O “grande corte”, como Stephane fez, não é obrigatório, refere a responsável do Instituto Cachear. “Há pessoas que aguentam mais tempo a diferença de curvatura no cabelo e preferem não ter um corte radical.” Durante esses meses, para disfarçar, Lorena recomenda a visita a um salão especializado. “Com os produtos e as técnicas certas, sabemos como disfarçar o liso que fica nas pontas.” Criam-se caracóis “falseados”, detalha, para que o processo de transição seja menos doloroso.

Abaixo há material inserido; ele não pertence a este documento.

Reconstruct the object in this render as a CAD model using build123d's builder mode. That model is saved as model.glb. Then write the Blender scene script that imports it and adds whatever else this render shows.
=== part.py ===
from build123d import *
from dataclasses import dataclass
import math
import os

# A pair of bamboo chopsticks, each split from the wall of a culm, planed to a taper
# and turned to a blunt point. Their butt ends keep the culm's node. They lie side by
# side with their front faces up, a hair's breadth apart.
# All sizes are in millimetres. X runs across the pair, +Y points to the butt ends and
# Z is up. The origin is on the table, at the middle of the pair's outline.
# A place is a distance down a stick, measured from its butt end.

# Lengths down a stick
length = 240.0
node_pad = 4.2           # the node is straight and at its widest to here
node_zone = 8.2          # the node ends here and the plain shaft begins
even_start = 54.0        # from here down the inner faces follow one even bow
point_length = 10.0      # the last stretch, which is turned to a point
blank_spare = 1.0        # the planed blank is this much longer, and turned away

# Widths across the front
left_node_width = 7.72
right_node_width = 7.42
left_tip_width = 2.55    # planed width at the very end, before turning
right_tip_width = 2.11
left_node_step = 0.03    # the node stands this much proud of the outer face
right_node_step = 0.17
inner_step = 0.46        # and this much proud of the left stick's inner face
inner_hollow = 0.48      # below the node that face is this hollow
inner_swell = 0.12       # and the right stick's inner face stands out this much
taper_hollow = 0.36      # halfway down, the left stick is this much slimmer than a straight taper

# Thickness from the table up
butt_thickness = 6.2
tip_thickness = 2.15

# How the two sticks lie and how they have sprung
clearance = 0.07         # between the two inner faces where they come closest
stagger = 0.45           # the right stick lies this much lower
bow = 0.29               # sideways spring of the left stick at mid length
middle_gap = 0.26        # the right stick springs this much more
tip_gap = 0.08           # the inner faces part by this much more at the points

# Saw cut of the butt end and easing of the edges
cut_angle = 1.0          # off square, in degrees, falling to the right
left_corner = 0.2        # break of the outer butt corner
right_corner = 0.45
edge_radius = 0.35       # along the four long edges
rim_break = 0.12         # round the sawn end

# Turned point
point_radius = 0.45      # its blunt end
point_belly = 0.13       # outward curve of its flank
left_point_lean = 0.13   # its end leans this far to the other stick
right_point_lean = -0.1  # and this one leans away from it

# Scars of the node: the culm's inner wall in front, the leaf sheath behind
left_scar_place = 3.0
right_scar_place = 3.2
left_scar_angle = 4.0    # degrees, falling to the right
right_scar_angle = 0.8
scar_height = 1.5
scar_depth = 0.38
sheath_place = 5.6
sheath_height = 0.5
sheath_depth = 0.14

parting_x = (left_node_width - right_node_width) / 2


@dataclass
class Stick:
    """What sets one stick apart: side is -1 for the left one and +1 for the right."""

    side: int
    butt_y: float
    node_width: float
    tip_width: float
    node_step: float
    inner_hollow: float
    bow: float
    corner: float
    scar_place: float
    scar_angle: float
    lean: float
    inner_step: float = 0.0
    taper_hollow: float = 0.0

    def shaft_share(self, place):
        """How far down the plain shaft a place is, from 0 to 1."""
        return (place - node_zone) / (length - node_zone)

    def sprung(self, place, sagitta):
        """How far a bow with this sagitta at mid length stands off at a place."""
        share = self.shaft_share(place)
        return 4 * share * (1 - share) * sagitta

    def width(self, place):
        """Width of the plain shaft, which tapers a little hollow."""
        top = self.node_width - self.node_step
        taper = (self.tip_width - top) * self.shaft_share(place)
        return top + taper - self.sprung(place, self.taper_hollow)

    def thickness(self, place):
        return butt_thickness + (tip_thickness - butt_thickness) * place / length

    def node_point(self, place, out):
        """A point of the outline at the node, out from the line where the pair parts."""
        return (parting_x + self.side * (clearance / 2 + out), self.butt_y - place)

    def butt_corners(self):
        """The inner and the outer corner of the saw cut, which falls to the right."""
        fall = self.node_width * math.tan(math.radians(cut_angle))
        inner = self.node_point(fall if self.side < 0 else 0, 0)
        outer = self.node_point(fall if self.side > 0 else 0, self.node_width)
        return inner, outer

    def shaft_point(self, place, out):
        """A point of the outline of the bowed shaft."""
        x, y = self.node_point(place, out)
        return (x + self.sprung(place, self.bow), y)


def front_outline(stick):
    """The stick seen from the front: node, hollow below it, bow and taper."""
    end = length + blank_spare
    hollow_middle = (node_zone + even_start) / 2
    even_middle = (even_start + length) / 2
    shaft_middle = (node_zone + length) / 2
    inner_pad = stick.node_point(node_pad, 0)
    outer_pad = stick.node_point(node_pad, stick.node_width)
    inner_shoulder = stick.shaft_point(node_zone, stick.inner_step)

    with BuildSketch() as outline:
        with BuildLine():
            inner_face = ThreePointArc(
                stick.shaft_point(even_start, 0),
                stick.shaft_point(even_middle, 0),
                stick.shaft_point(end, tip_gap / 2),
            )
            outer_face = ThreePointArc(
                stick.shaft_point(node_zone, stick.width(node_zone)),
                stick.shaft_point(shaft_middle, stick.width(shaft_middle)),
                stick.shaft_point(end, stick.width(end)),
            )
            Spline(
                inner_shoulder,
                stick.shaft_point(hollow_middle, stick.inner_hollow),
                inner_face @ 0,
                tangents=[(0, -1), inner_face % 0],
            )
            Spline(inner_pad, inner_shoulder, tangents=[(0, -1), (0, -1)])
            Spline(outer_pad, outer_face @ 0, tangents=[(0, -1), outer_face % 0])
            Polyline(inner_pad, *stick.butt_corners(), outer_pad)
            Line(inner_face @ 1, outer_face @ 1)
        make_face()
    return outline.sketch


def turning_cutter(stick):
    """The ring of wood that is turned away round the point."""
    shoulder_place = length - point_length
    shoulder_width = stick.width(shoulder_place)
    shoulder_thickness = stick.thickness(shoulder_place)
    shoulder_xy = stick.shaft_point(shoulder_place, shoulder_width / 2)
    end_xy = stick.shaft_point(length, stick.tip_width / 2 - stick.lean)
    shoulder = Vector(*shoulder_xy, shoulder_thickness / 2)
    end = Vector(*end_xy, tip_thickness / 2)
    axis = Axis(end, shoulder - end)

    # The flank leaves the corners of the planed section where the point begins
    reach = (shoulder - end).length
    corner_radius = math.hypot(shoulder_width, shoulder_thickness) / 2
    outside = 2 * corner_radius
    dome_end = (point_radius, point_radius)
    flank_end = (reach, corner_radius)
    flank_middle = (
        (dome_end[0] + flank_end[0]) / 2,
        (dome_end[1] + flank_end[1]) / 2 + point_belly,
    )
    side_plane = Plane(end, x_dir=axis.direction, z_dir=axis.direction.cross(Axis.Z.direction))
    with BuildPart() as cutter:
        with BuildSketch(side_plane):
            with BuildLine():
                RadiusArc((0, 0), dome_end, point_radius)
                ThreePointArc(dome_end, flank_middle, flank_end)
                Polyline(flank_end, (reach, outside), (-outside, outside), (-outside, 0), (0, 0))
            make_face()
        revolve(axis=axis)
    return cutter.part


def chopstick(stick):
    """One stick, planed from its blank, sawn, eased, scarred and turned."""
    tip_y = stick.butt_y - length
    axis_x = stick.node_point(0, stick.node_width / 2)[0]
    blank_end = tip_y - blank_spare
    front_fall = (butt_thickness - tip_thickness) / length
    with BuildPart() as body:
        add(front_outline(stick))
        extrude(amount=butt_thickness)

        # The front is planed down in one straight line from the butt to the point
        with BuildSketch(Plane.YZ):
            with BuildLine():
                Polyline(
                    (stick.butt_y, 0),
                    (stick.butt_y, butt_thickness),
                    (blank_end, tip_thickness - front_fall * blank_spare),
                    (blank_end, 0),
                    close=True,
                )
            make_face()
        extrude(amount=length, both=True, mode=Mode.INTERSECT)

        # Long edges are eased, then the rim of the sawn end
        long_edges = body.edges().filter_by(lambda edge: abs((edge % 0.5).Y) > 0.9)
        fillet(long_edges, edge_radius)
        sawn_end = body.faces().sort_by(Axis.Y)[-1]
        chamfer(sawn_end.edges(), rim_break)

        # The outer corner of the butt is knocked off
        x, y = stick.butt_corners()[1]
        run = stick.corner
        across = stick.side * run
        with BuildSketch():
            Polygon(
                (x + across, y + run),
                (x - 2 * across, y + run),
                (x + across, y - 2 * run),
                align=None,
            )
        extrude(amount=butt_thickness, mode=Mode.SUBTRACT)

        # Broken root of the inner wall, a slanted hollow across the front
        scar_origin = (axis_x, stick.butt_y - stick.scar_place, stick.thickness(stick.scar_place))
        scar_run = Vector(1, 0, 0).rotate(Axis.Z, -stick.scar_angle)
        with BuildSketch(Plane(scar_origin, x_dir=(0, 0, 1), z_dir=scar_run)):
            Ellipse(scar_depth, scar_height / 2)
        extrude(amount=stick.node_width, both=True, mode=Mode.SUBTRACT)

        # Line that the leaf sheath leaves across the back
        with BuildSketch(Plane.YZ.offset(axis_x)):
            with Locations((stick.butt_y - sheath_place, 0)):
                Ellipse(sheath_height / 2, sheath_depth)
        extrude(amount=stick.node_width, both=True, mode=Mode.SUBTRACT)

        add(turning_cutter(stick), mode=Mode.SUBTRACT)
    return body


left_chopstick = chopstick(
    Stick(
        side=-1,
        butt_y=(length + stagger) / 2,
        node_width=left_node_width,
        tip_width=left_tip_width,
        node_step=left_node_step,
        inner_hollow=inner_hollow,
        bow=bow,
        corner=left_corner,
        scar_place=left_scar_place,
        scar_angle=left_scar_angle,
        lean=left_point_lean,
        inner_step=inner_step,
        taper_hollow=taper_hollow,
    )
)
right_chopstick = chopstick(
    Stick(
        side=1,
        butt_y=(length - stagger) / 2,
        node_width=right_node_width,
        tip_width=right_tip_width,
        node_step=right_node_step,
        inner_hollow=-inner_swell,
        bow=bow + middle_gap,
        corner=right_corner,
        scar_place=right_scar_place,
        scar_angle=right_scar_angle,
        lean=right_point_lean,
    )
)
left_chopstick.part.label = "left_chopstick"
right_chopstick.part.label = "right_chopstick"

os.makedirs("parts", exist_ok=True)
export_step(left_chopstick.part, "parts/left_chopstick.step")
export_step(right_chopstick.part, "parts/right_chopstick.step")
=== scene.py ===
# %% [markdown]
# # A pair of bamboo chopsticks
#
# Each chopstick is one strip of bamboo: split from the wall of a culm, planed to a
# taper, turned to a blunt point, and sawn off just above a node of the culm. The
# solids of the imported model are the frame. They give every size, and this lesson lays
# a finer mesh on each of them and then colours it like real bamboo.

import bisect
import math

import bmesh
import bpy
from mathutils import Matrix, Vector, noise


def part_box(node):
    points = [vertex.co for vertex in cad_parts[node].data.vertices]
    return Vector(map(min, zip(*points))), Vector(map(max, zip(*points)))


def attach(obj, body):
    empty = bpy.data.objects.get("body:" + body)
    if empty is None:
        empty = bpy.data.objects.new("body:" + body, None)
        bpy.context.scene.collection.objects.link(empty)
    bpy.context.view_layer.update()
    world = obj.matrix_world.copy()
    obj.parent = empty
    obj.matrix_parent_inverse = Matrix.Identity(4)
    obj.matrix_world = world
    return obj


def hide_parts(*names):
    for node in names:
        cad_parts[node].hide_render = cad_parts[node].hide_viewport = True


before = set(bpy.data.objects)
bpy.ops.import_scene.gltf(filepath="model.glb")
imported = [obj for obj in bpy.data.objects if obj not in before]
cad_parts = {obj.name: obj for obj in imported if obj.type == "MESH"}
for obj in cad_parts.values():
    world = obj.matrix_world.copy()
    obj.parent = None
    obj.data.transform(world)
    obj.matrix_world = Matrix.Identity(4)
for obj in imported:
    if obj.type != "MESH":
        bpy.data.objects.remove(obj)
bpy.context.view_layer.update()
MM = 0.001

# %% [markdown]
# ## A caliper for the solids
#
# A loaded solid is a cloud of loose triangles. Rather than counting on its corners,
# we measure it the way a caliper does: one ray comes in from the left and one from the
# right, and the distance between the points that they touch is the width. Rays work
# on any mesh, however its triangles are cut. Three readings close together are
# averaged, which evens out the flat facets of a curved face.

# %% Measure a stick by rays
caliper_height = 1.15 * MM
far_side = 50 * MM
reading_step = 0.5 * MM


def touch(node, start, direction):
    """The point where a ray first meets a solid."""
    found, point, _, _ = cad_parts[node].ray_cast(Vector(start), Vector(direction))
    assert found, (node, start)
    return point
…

A transição do cabelo alisado para o cabelo natural é dada por terminada quando já não há quaisquer pontas lisas.
Apesar de Gleice Stephane admitir que foi um processo associado à dor e à baixa autoestima – como o comprova o facto de não ter uma única fotografia sua que retrate esses sete meses -, a jovem garante que o final é compensador. “Hoje sinto-me eu, sinto-me livre e sinto-me bonita. Tenho muito orgulho nos meus cachos e em saber cuidar deles.”